Application Specific Operating Systems

 

John Stankovic, Marty Humphrey, Chenyang Lu, Ruiqing Zhu, Ram Poornalingam

 

 

 

Application specific operating systems (ASOS) have been around for quite some time, but at a fairly high level of granularity, e.g., in microkernel architectures you can tailor your OS needs by running various OS functions as user level processes. However, we are developing application specific operating system components at a very fine level of granularity. This would enable the construction of microkernels themselves as well as more specialized system software for information products including embedded systems and real-time systems.
 

One key theme for our work is the notion of reconfigurable HW/OS. Since the first microkernel appeared, there has been support for Application Specific Operating Systems . ASOS represent a form of reconfiguration and many research projects have attempted to refine this concept to provide lower cost and higher performance.

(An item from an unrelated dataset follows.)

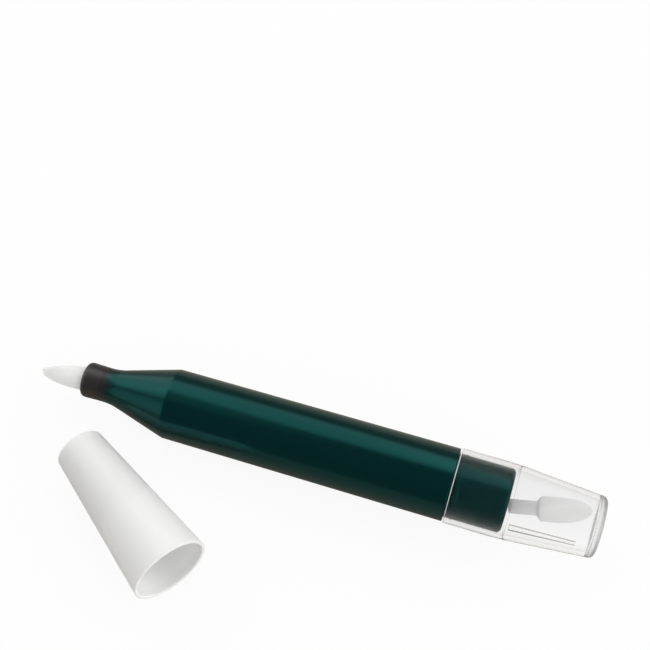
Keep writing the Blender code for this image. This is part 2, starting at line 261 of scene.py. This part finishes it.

With embedded systems becoming more prevalent, there is another impetus for reconfigurability. In our work we are interested in reconfigurability from design time to runtime. We are also looking into exploiting new hardware features that allow very dynamic re-initializing of FPGAs (i.e., reconfigurability of HW on-the-fly) and the impact of such HW on the OS. One specific project we have is the development of component-based microkernels that are hot swappable. In particlar, we are looking into ways in which to write OS components that permit hot swapping.